Hollywood gossip writer Army Archerd dies at 87

 Daily Variety columnist Army Archerd interviews Gwyneth Paltrow as she arrives at the 71st Annual Academy Awards in March 1999. REUTERS/Rose Prouser - Reuters
Daily Variety columnist Army Archerd interviews Gwyneth Paltrow as she arrives at the 71st Annual Academy Awards in March 1999. REUTERS/Rose Prouser
— image credit: Reuters

LOS ANGELES (Reuters) - Gossip columnist Army Archerd, who wrote upbeat stories about movie stars for the Hollywood trade paper Daily Variety for more than 50 years, died in a Los Angeles hospital on Tuesday, a spokeswoman said. He was 87.

Archerd died of a rare form of mesothelioma cancer, thought to be the result of exposure to asbestos when he served in the U.S. Navy during World War II, said spokeswoman Michelle Bega.

One of Archerd's biggest scoops was the revelation in 1985 that Rock Hudson had AIDS, but he would later say that it was the most difficult story he ever had to write.

"It was July 23, 1985, when 'AIDS' was an almost-unknown word," he recalled in 2003. "In that column about Rock heading to Paris for medical help from the Pasteur Institute I wrote, 'Doctors warn that the dread disease (AIDS) is going to reach catastrophic proportions in all communities if a cure is not soon found.'"

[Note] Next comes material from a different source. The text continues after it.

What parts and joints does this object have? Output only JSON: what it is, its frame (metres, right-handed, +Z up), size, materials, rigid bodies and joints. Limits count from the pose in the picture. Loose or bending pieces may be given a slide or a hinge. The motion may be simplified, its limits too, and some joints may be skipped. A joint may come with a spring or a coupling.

Hudson's camp denied the actor had AIDS, but he was dead less than three months later.

Opening with a cheery "Good Morning," Archerd's daily "Just For Variety" column provided generally upbeat news about Hollywood's elite and was required breakfast reading in Hollywood for 52 years until 2005. He continued to write blogs for the paper until July.

Archerd found his news by hanging out at glamorous, long-gone nightspots like Ciro's and the Coconut Grove. He was also a regular visitor to the studio backlots, where he conducted dressing-room interviews with the likes of Marilyn Monroe, Lana and Ava Turner, Lucille Ball, Clark Gable, Tyrone Power, Elvis Presley and Bing Crosby.

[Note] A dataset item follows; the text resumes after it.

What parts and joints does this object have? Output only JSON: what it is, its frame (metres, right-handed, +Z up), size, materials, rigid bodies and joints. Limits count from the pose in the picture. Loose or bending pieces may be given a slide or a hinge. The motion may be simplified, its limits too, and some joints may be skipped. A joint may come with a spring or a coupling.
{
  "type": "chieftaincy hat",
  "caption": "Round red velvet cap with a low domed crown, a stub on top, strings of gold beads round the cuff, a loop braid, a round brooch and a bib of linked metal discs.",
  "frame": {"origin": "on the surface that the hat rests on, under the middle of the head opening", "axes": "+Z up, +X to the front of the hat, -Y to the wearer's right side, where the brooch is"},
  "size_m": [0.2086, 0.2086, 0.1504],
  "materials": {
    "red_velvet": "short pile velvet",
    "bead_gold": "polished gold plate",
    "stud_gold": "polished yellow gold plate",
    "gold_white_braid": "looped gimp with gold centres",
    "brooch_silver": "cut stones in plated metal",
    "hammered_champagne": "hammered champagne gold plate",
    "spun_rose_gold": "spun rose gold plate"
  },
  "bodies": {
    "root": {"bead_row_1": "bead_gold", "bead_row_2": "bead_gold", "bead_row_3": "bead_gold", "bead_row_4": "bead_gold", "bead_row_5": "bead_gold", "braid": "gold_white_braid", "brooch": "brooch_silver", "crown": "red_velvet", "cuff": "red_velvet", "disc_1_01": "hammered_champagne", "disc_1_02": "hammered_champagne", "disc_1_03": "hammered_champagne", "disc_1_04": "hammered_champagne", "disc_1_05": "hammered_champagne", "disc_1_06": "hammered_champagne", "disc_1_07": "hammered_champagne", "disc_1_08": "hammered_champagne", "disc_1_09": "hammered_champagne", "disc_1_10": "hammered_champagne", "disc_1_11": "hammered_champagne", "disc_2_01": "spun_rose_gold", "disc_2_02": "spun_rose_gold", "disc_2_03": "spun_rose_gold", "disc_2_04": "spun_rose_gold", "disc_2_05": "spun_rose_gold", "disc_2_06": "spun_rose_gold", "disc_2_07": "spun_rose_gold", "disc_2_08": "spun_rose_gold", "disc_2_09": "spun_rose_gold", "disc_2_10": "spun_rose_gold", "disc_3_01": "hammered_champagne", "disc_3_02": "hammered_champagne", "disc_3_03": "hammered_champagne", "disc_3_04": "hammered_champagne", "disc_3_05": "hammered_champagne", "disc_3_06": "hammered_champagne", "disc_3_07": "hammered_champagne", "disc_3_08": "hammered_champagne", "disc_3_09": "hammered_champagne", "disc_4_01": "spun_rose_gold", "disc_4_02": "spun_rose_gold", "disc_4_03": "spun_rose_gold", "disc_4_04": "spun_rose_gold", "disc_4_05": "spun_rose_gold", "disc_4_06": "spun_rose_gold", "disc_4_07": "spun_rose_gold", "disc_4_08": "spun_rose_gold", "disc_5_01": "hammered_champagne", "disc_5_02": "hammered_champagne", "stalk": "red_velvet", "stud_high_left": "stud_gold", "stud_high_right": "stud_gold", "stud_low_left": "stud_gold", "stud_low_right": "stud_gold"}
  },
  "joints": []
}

He recalled that his column attracted the attention of the FBI under Director J. Edgar Hoover era and the agency tried to plant a fake story about actress Jane Fonda, a noted left-wing activist.

In later years, Archerd's columns were filled with the exploits of elderly stars like Esther Williams, Merv Griffin and Doris Day.

Occasionally, he wrote about more-contemporary artists, taking Michael Jackson to task in 1995 for derogatory phrases in his new song "They Don't Care About Us." Jackson called Archerd a few days later to say he would re-record the song.

Archerd is survived by his wife of 40 years, Selma, a son and two stepsons.